=== INFORMATION PROVIDED ===

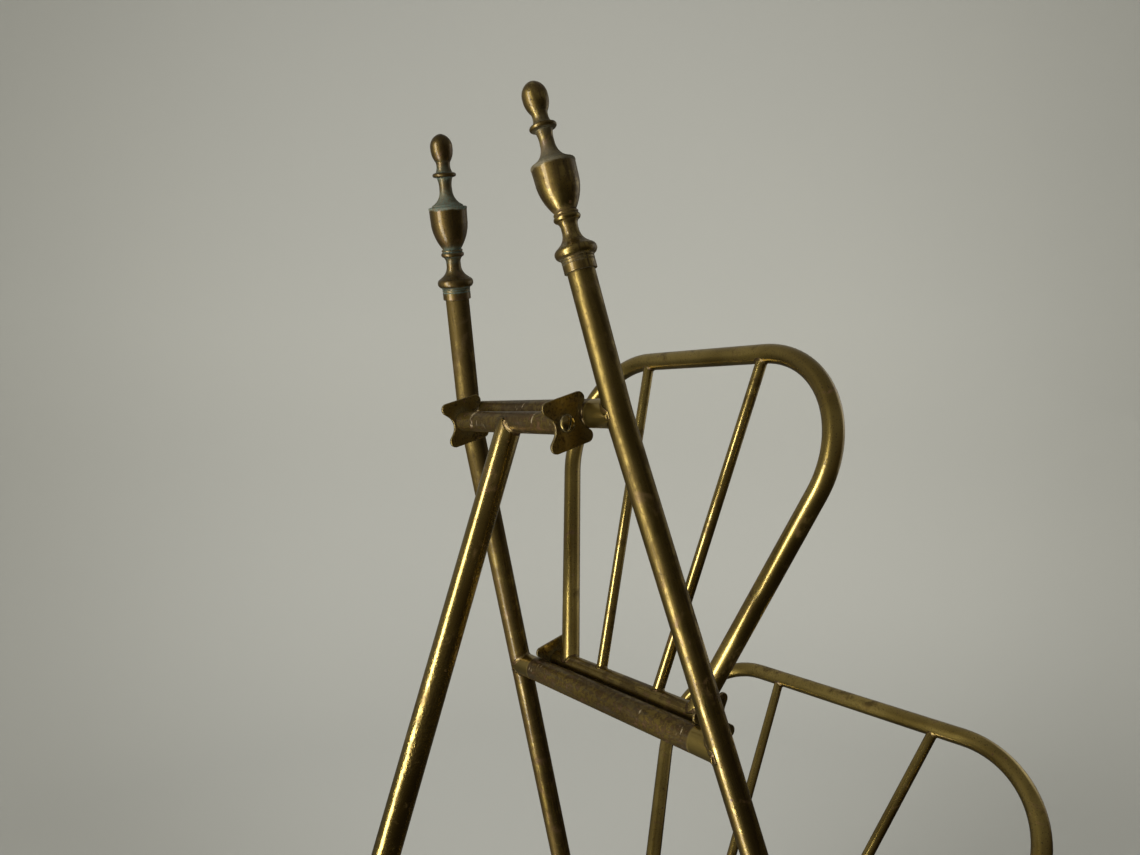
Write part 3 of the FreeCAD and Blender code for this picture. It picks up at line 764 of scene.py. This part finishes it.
def braze_fan(fan, material):
    """The feet of a fan's hoop, and both ends of its rods."""
    body = f"{fan}_fan"
    axis, top = FAN_AXIS[fan], fan_top(fan)
    half_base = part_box(f"{fan}_fan_base_tube")[1].x
    for name, side in SIDES.items():
        foot = axis + ACROSS * side * half_base
        braze(
            f"braze_{fan}_hoop_{name}", f"{fan}_fan_hoop", foot, axis, ACROSS, HINGE_RADIUS, HOOP_BEAD,
            body, material, reach=4.0,
        )
        rod = f"{fan}_fan_rod_{name}"
        low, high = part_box(rod)
        foot_x, top_x = (low.x, high.x) if side > 0 else (high.x, low.x)
        rod_foot = Vector((foot_x, axis.y, axis.z))
        rod_top = Vector((top_x, top.y, top.z))
        braze(
            f"braze_{fan}_rod_{name}_foot", rod, rod_foot, axis, ACROSS, HINGE_RADIUS, ROD_BEAD,
            body, material,
        )
        braze(
            f"braze_{fan}_rod_{name}_top", rod, rod_top, top, ACROSS, HINGE_RADIUS, ROD_BEAD,
            body, material,
        )


def braze_all():
    material = mottled_brass("braze_brass", rough=0.36, seed=11.7)
    braze_crossbars(material)
    braze_leg(material)
    for fan in FANS:
        braze_fan(fan, material)
    for hinge, crossbar in HINGE_CROSSBAR.items():
        for name in SIDES:
            plate = f"{hinge}_plate_{name}"
            braze_plate(f"braze_{plate}", plate, crossbar, material)


# ---------------------------------------------------------------- floor and backdrop

BOWL_FLOOR = 1.05
BOWL_BEND = 0.85
BOWL_HEIGHT = 2.6
BOWL_BEND_STEPS = 24
BOWL_TURNS = 96
WALL_PAINT = rgb(0.415, 0.415, 0.385)
SHADED_PAINT = rgb(0.385, 0.39, 0.37)
# The colour of the backdrop's painted glow, which is painted light.
PAINTED_GLOW_COLOUR = rgb(0.60, 0.60, 0.555)


def bowl_profile():
    """(radius, height) of the cove's rings, from the middle of its floor to the top of its wall."""
    profile = [(0.0, 0.0), (BOWL_FLOOR * 0.5, 0.0)]
    for step in range(BOWL_BEND_STEPS + 1):
        angle = math.pi / 2 * step / BOWL_BEND_STEPS
        radius = BOWL_FLOOR + BOWL_BEND * math.sin(angle)
        profile.append((radius, BOWL_BEND * (1 - math.cos(angle))))
    profile.append((BOWL_FLOOR + BOWL_BEND, BOWL_HEIGHT))
    return profile


def bowl_mesh():
    mesh = bmesh.new()
    rings = []
    for radius, height in bowl_profile():
        ring = []
        for turn in range(BOWL_TURNS if radius > 0 else 1):
            angle = 2 * math.pi * turn / BOWL_TURNS
            ring.append(mesh.verts.new((radius * math.cos(angle), radius * math.sin(angle), height)))
        rings.append(ring)
    for inner, outer in zip(rings, rings[1:]):
        for turn in range(BOWL_TURNS):
            after = (turn + 1) % BOWL_TURNS
            if len(inner) == 1:
                mesh.faces.new((inner[0], outer[turn], outer[after]))
            else:
                mesh.faces.new((inner[turn], outer[turn], outer[after], inner[after]))
    data = bpy.data.meshes.new("backdrop")
    mesh.to_mesh(data)
    mesh.free()
    data.shade_smooth()
    return data


def backdrop_paint_and_painted_light(wall_direction):
    """Pale grey paint with painted light: it glows as a painted pool of light round the point that lies in
    wall_direction from the rack, and glows more faintly low down, on the floor and the foot of the cove.
    """
    material = bpy.data.materials.new("backdrop_paint_and_painted_light")
    tree = Tree(material)
    place = tree.place()
    outward = tree.vector_math("SUBTRACT", place, TOP_CENTRE).outputs["Vector"]
    outward = tree.scaled(outward, (1.0, 1.0, 0.4))
    outward = tree.vector_math("NORMALIZE", outward).outputs["Vector"]
    bearing = tree.dot(outward, (wall_direction - UP * 0.08).normalized())
    # Painted light: the wall glows brightest round the point in wall_direction, a painted pool of light.
    wall_painted_glow = tree.step(bearing, 0.62, 1.0, 0.085, 0.285)
    # Painted light: the floor glows too, fading out 0.6 m up the cove's curve.
    floor_painted_glow = tree.step(tree.dot(place, UP), 0.6, 0.0, 0.0, 0.09)
    shader = tree.add("ShaderNodeBsdfPrincipled", {
        "Base Color": tree.mix(tree.noise(place, 1.1, 2.0), WALL_PAINT, SHADED_PAINT),
        "Roughness": 0.9,
        "Specular IOR Level": 0.1,
        "Emission Color": PAINTED_GLOW_COLOUR,
        "Emission Strength": tree.plus(wall_painted_glow, floor_painted_glow),
    })
    tree.add("ShaderNodeOutputMaterial", {"Surface": shader.outputs["BSDF"]})
    return material


def make_backdrop(wall_direction):
    """A round studio cove: a pale floor that curves up into a wall, and glows with painted light. The brass
    doesn't mirror it.
    """
    data = bowl_mesh()
    data.materials.append(backdrop_paint_and_painted_light(wall_direction))
    backdrop = bpy.data.objects.new("backdrop", data)
    bpy.context.scene.collection.objects.link(backdrop)
    backdrop.visible_glossy = False
    backdrop.visible_shadow = False


# ---------------------------------------------------------------- light

RACK_MIDDLE = Vector((0, 0, 0.45))
LIGHT_DISTANCE = 1.75
WINDOW_LIGHT = (1.0, 0.97, 0.90)
WARM_LIGHT = (1.0, 0.96, 0.88)
COOL_LIGHT = (0.93, 0.96, 1.0)
ROOM_AMBER = rgb(1.0, 0.80, 0.52)
ROOM_STRAW = rgb(1.0, 0.94, 0.78)


def make_softbox(name, direction, width, height, power, colour):
    """A rectangular soft light that faces the rack's middle."""
    data = bpy.data.lights.new(name, "AREA")
    data.shape = "RECTANGLE"
    data.size = width
    data.size_y = height
    data.energy = power
    data.color = colour
    light = bpy.data.objects.new(name, data)
    bpy.context.scene.collection.objects.link(light)
    direction = Vector(direction).normalized()
    light.location = RACK_MIDDLE + direction * LIGHT_DISTANCE
    light.rotation_mode = "QUATERNION"
    light.rotation_quaternion = (-direction).to_track_quat("-Z", "Y")
    light.visible_camera = False


def make_room_light(wall_direction):
    """A dim room: soft light from the side of the wall and from above, dark below."""
    world = bpy.data.worlds.new("room")
    bpy.context.scene.world = world
    tree = Tree(world)
    look = tree.add("ShaderNodeTexCoord").outputs["Generated"]
    wall = tree.step(tree.dot(look, wall_direction), -0.10, 0.75, 0.0, 0.12)
    above = tree.step(tree.dot(look, UP), -0.15, 0.75, 0.0, 0.10)
    daylight = tree.plus(wall, above)
    not_below = tree.step(tree.dot(look, UP), -0.40, 0.15, 0.30, 1.0)
    background = tree.add("ShaderNodeBackground", {
        "Color": tree.mix(tree.step(daylight, 0.0, 0.08), ROOM_AMBER, ROOM_STRAW),
        "Strength": tree.times(tree.plus(daylight, 0.062), not_below),
    })
    tree.add("ShaderNodeOutputWorld", {"Surface": background.outputs["Background"]})


def make_lights(level):
    """A tall window, two weak fills and the room. level is the camera's way forward, without its rise."""
    back = -level
    left = UP.cross(level)

    def around(angle, rise):
        """The way from the rack to a light, turned from the camera's side to the left."""
        turn = math.radians(angle)
        return back * math.cos(turn) + left * math.sin(turn) + UP * rise

    make_softbox("window", around(54.0, -0.22), width=0.60, height=3.20, power=64.0, colour=WINDOW_LIGHT)
    make_softbox("fill", around(-115.0, 0.45), width=0.9, height=0.9, power=0.9, colour=COOL_LIGHT)
    make_softbox("front_fill", (0.15, 1.0, 0.25), width=1.2, height=1.4, power=1.6, colour=WARM_LIGHT)
    make_room_light((level + left * 0.6).normalized())


# ---------------------------------------------------------------- the whole scene


view_forward = make_camera()
level_forward = Vector((view_forward.x, view_forward.y, 0)).normalized()
paint_posts()
paint_leg()
paint_crossbars()
paint_fans()
paint_hinges()
paint_feet()
braze_all()
make_backdrop(level_forward)
make_lights(level_forward)
bpy.context.scene.view_settings.view_transform = "Standard"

===

Extract exactly the leading lines of the data, stopping at and including the line with "plate, crossbar, material)".

#### RESPONSE TO THE TASK
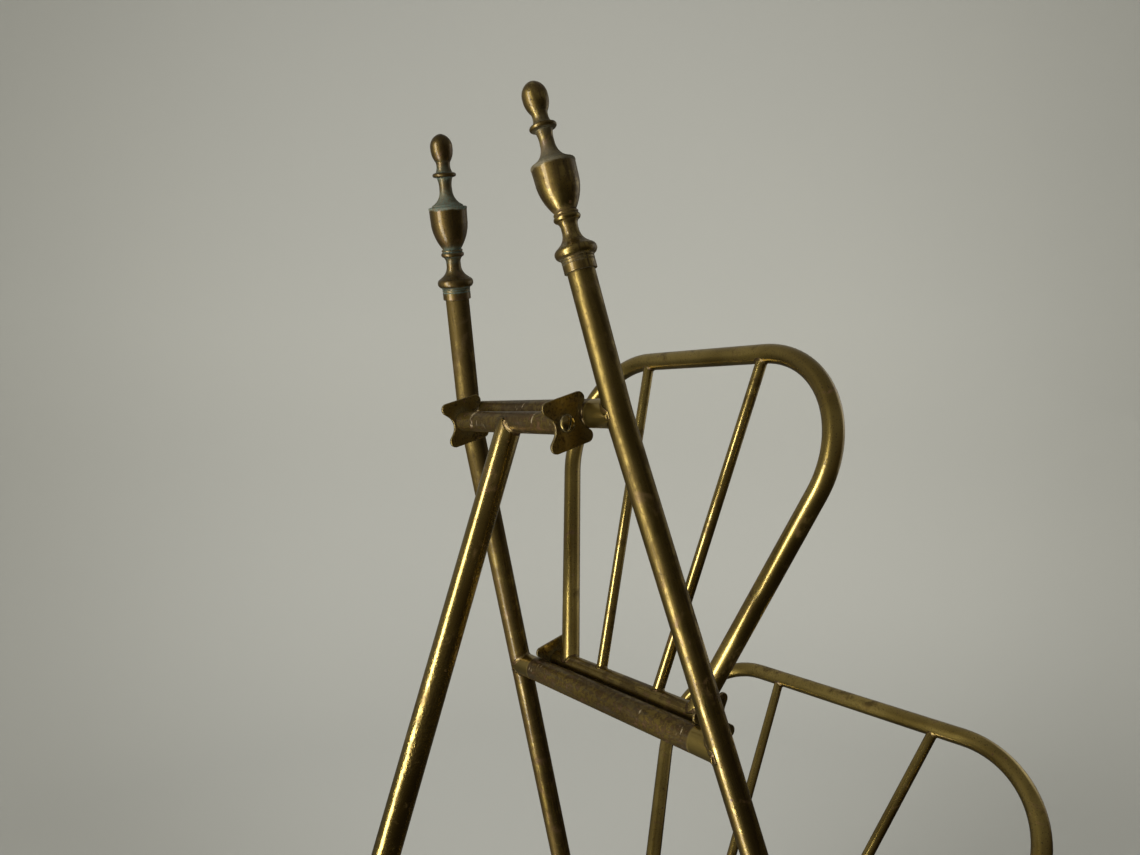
Write part 3 of the FreeCAD and Blender code for this picture. It picks up at line 764 of scene.py. This part finishes it.
def braze_fan(fan, material):
    """The feet of a fan's hoop, and both ends of its rods."""
    body = f"{fan}_fan"
    axis, top = FAN_AXIS[fan], fan_top(fan)
    half_base = part_box(f"{fan}_fan_base_tube")[1].x
    for name, side in SIDES.items():
        foot = axis + ACROSS * side * half_base
        braze(
            f"braze_{fan}_hoop_{name}", f"{fan}_fan_hoop", foot, axis, ACROSS, HINGE_RADIUS, HOOP_BEAD,
            body, material, reach=4.0,
        )
        rod = f"{fan}_fan_rod_{name}"
        low, high = part_box(rod)
        foot_x, top_x = (low.x, high.x) if side > 0 else (high.x, low.x)
        rod_foot = Vector((foot_x, axis.y, axis.z))
        rod_top = Vector((top_x, top.y, top.z))
        braze(
            f"braze_{fan}_rod_{name}_foot", rod, rod_foot, axis, ACROSS, HINGE_RADIUS, ROD_BEAD,
            body, material,
        )
        braze(
            f"braze_{fan}_rod_{name}_top", rod, rod_top, top, ACROSS, HINGE_RADIUS, ROD_BEAD,
            body, material,
        )


def braze_all():
    material = mottled_brass("braze_brass", rough=0.36, seed=11.7)
    braze_crossbars(material)
    braze_leg(material)
    for fan in FANS:
        braze_fan(fan, material)
    for hinge, crossbar in HINGE_CROSSBAR.items():
        for name in SIDES:
            plate = f"{hinge}_plate_{name}"
            braze_plate(f"braze_{plate}", plate, crossbar, material)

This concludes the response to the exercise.